AVAILABLE DATA
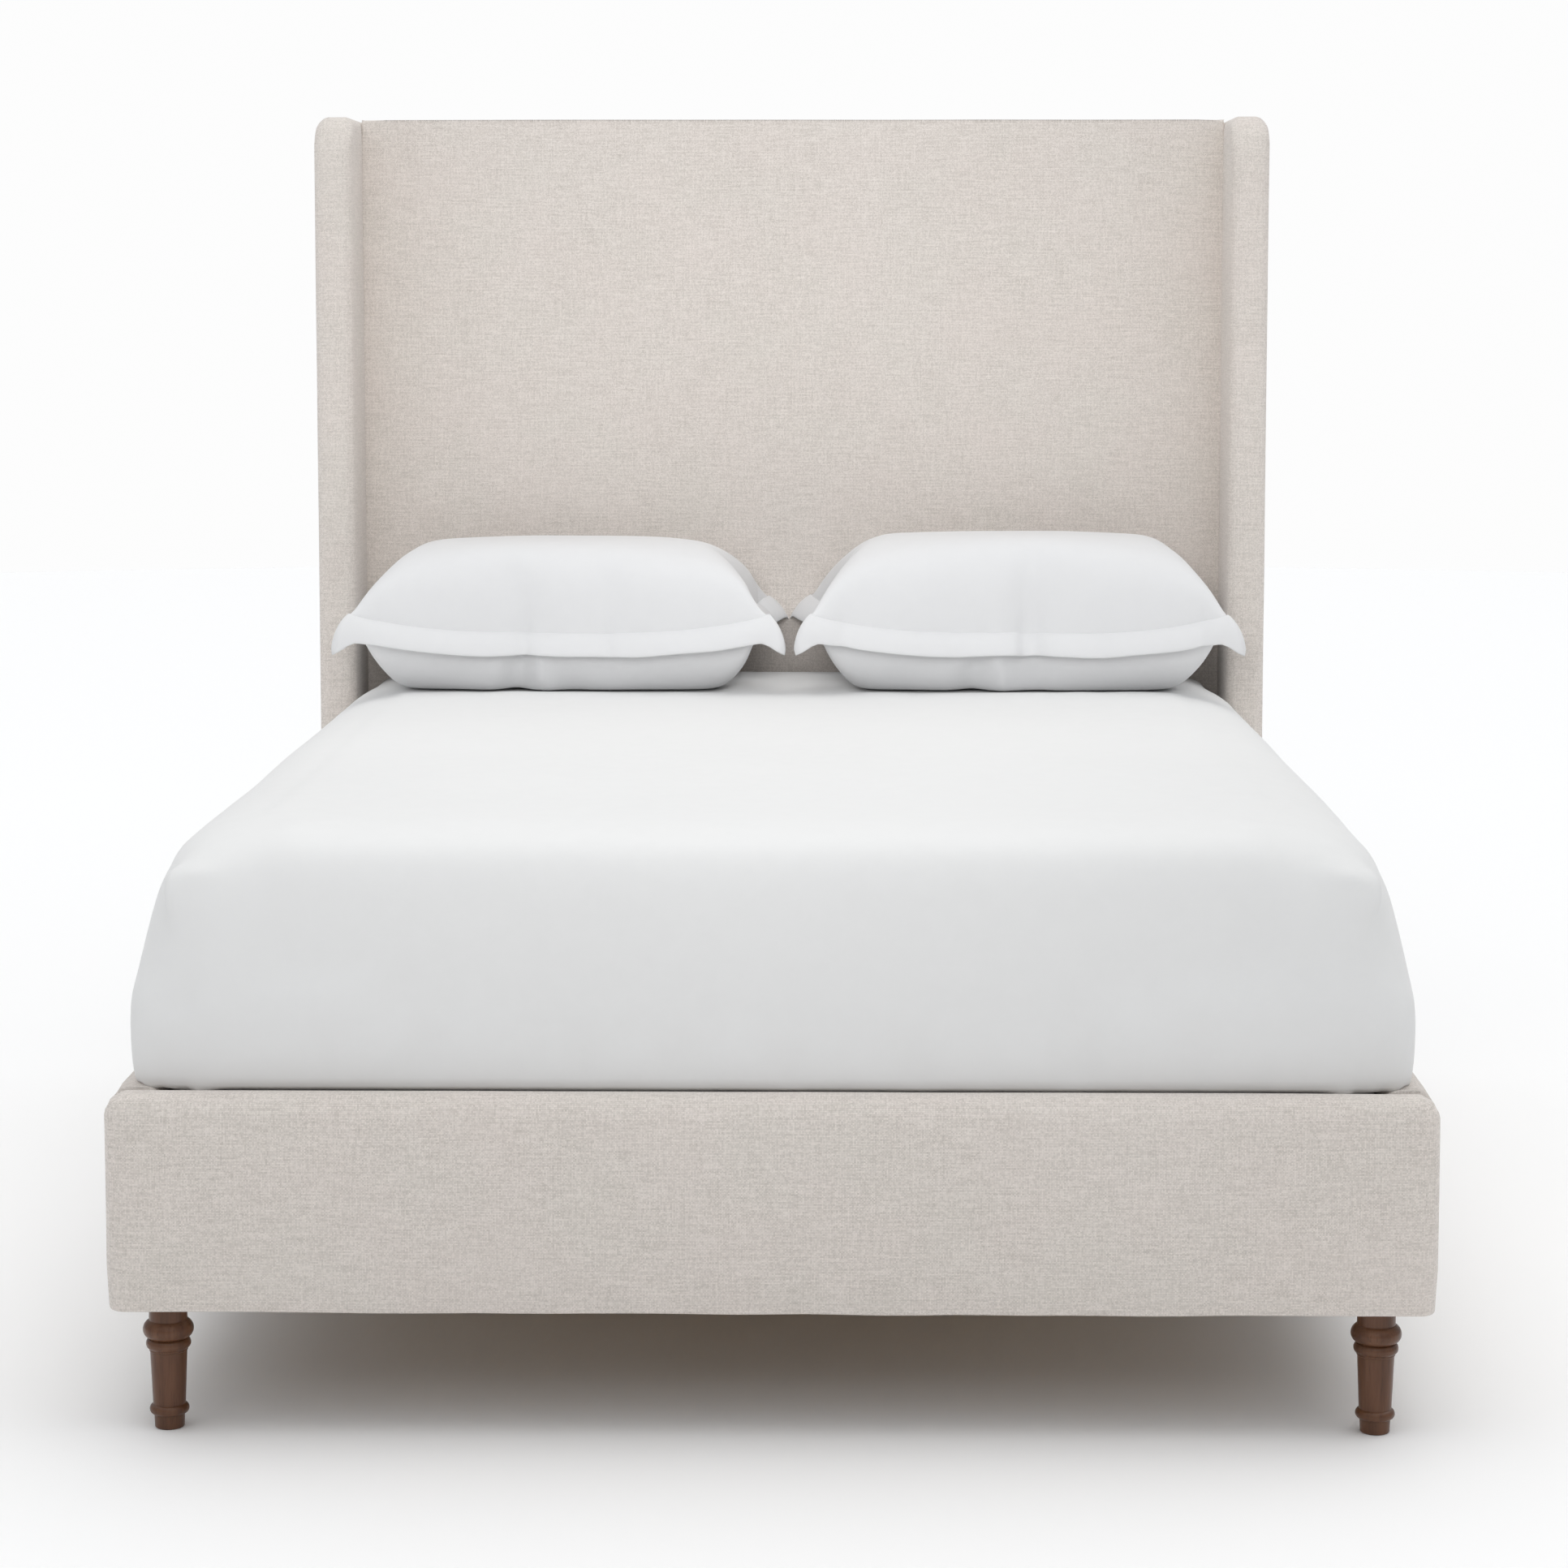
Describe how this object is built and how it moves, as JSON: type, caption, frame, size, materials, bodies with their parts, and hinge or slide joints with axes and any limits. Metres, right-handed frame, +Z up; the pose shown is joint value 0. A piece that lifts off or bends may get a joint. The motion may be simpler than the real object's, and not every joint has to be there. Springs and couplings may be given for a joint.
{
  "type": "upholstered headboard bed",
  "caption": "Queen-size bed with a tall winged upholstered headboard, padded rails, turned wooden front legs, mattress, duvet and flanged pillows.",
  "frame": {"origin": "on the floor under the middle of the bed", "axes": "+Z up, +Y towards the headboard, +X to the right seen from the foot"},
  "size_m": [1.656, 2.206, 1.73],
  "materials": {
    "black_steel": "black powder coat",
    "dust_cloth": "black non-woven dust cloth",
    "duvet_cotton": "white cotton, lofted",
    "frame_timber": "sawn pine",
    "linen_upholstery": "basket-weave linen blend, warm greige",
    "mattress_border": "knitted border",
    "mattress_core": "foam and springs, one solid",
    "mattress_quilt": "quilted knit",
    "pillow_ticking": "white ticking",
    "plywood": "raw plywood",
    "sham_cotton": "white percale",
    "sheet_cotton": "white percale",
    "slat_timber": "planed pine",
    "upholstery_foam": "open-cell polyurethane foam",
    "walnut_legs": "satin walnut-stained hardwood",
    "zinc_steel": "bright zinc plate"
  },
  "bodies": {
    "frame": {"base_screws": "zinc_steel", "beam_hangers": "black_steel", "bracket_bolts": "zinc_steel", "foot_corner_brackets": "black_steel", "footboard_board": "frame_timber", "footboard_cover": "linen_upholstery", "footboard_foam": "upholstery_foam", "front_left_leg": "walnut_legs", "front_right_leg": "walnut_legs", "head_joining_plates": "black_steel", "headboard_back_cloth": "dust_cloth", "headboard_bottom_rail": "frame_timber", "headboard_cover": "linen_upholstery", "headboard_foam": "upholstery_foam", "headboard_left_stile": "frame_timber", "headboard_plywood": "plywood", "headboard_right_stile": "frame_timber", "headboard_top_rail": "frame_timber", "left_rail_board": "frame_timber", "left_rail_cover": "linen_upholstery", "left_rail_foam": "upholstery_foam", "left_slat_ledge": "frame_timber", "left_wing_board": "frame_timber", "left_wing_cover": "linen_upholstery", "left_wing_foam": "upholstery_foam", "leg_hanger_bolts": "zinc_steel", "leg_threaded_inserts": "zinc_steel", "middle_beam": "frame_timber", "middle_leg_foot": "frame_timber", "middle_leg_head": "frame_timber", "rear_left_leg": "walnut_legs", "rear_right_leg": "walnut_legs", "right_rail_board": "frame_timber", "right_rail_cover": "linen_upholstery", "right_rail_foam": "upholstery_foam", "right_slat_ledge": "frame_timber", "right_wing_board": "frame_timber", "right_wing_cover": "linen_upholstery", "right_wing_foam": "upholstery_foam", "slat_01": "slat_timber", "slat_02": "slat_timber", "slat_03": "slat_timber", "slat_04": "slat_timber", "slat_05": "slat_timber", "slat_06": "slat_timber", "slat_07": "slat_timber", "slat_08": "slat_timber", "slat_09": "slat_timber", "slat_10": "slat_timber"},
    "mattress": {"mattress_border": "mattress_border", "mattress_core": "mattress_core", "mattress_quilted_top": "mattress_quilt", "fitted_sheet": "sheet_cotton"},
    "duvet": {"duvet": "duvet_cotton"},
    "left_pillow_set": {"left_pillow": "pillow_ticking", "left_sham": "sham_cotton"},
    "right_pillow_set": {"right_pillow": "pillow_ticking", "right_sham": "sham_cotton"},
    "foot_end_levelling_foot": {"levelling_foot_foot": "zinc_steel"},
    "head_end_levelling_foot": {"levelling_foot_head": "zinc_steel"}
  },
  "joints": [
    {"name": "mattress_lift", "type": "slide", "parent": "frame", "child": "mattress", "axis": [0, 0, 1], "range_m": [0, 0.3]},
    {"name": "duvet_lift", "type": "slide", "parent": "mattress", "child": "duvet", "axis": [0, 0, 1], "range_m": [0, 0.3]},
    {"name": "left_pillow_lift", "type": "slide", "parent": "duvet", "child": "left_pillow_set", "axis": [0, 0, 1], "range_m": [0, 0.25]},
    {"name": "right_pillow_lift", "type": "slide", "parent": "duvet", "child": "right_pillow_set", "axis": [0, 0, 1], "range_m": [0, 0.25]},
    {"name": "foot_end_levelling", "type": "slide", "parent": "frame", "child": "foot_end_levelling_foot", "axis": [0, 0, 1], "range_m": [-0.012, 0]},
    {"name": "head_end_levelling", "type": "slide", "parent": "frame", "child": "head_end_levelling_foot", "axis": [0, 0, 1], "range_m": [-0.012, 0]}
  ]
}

REQUIREMENT
Print the material above once more, exactly.

ANSWER TO THIS EXERCISE
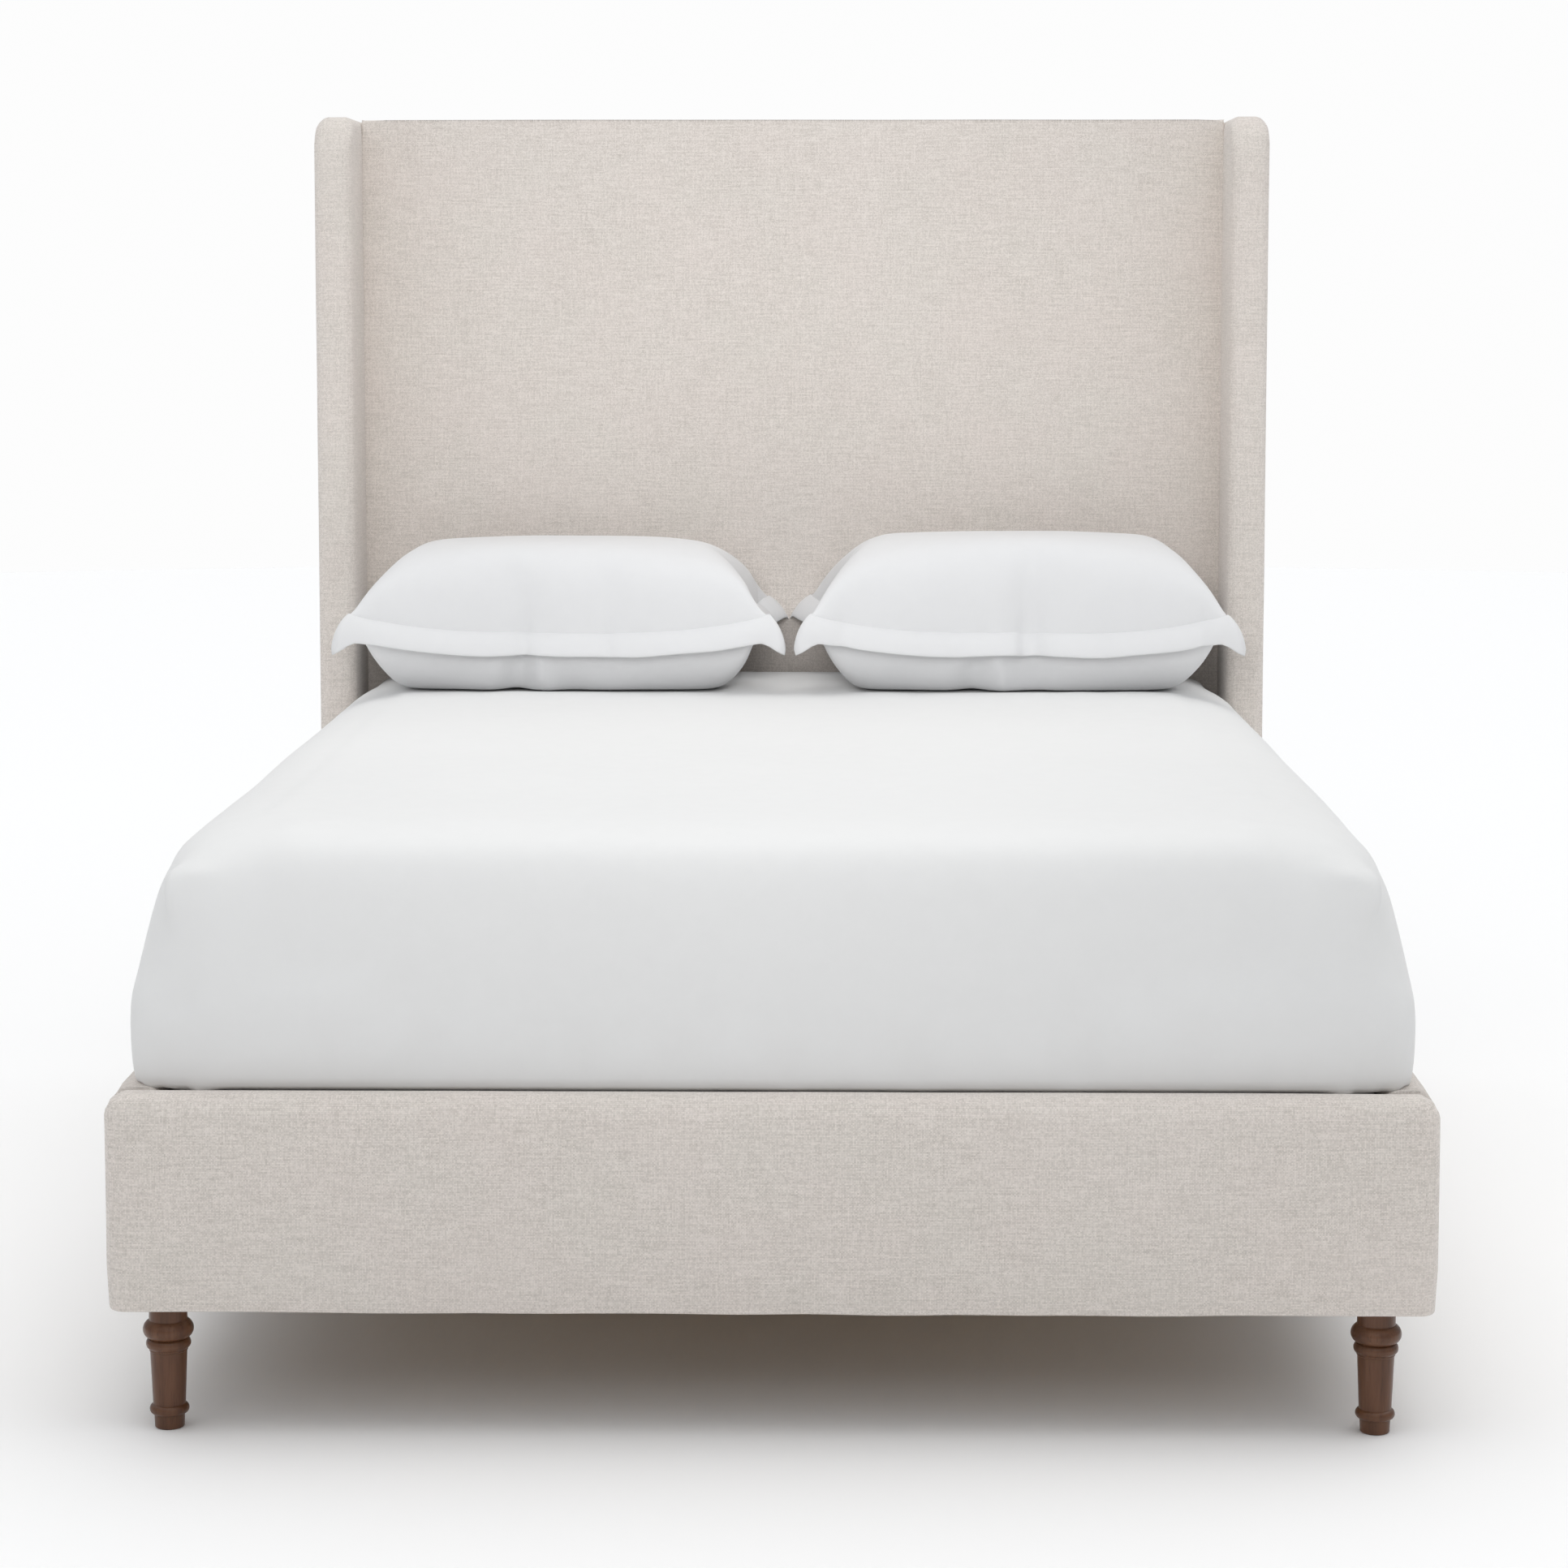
Describe how this object is built and how it moves, as JSON: type, caption, frame, size, materials, bodies with their parts, and hinge or slide joints with axes and any limits. Metres, right-handed frame, +Z up; the pose shown is joint value 0. A piece that lifts off or bends may get a joint. The motion may be simpler than the real object's, and not every joint has to be there. Springs and couplings may be given for a joint.
{
  "type": "upholstered headboard bed",
  "caption": "Queen-size bed with a tall winged upholstered headboard, padded rails, turned wooden front legs, mattress, duvet and flanged pillows.",
  "frame": {"origin": "on the floor under the middle of the bed", "axes": "+Z up, +Y towards the headboard, +X to the right seen from the foot"},
  "size_m": [1.656, 2.206, 1.73],
  "materials": {
    "black_steel": "black powder coat",
    "dust_cloth": "black non-woven dust cloth",
    "duvet_cotton": "white cotton, lofted",
    "frame_timber": "sawn pine",
    "linen_upholstery": "basket-weave linen blend, warm greige",
    "mattress_border": "knitted border",
    "mattress_core": "foam and springs, one solid",
    "mattress_quilt": "quilted knit",
    "pillow_ticking": "white ticking",
    "plywood": "raw plywood",
    "sham_cotton": "white percale",
    "sheet_cotton": "white percale",
    "slat_timber": "planed pine",
    "upholstery_foam": "open-cell polyurethane foam",
    "walnut_legs": "satin walnut-stained hardwood",
    "zinc_steel": "bright zinc plate"
  },
  "bodies": {
    "frame": {"base_screws": "zinc_steel", "beam_hangers": "black_steel", "bracket_bolts": "zinc_steel", "foot_corner_brackets": "black_steel", "footboard_board": "frame_timber", "footboard_cover": "linen_upholstery", "footboard_foam": "upholstery_foam", "front_left_leg": "walnut_legs", "front_right_leg": "walnut_legs", "head_joining_plates": "black_steel", "headboard_back_cloth": "dust_cloth", "headboard_bottom_rail": "frame_timber", "headboard_cover": "linen_upholstery", "headboard_foam": "upholstery_foam", "headboard_left_stile": "frame_timber", "headboard_plywood": "plywood", "headboard_right_stile": "frame_timber", "headboard_top_rail": "frame_timber", "left_rail_board": "frame_timber", "left_rail_cover": "linen_upholstery", "left_rail_foam": "upholstery_foam", "left_slat_ledge": "frame_timber", "left_wing_board": "frame_timber", "left_wing_cover": "linen_upholstery", "left_wing_foam": "upholstery_foam", "leg_hanger_bolts": "zinc_steel", "leg_threaded_inserts": "zinc_steel", "middle_beam": "frame_timber", "middle_leg_foot": "frame_timber", "middle_leg_head": "frame_timber", "rear_left_leg": "walnut_legs", "rear_right_leg": "walnut_legs", "right_rail_board": "frame_timber", "right_rail_cover": "linen_upholstery", "right_rail_foam": "upholstery_foam", "right_slat_ledge": "frame_timber", "right_wing_board": "frame_timber", "right_wing_cover": "linen_upholstery", "right_wing_foam": "upholstery_foam", "slat_01": "slat_timber", "slat_02": "slat_timber", "slat_03": "slat_timber", "slat_04": "slat_timber", "slat_05": "slat_timber", "slat_06": "slat_timber", "slat_07": "slat_timber", "slat_08": "slat_timber", "slat_09": "slat_timber", "slat_10": "slat_timber"},
    "mattress": {"mattress_border": "mattress_border", "mattress_core": "mattress_core", "mattress_quilted_top": "mattress_quilt", "fitted_sheet": "sheet_cotton"},
    "duvet": {"duvet": "duvet_cotton"},
    "left_pillow_set": {"left_pillow": "pillow_ticking", "left_sham": "sham_cotton"},
    "right_pillow_set": {"right_pillow": "pillow_ticking", "right_sham": "sham_cotton"},
    "foot_end_levelling_foot": {"levelling_foot_foot": "zinc_steel"},
    "head_end_levelling_foot": {"levelling_foot_head": "zinc_steel"}
  },
  "joints": [
    {"name": "mattress_lift", "type": "slide", "parent": "frame", "child": "mattress", "axis": [0, 0, 1], "range_m": [0, 0.3]},
    {"name": "duvet_lift", "type": "slide", "parent": "mattress", "child": "duvet", "axis": [0, 0, 1], "range_m": [0, 0.3]},
    {"name": "left_pillow_lift", "type": "slide", "parent": "duvet", "child": "left_pillow_set", "axis": [0, 0, 1], "range_m": [0, 0.25]},
    {"name": "right_pillow_lift", "type": "slide", "parent": "duvet", "child": "right_pillow_set", "axis": [0, 0, 1], "range_m": [0, 0.25]},
    {"name": "foot_end_levelling", "type": "slide", "parent": "frame", "child": "foot_end_levelling_foot", "axis": [0, 0, 1], "range_m": [-0.012, 0]},
    {"name": "head_end_levelling", "type": "slide", "parent": "frame", "child": "head_end_levelling_foot", "axis": [0, 0, 1], "range_m": [-0.012, 0]}
  ]
}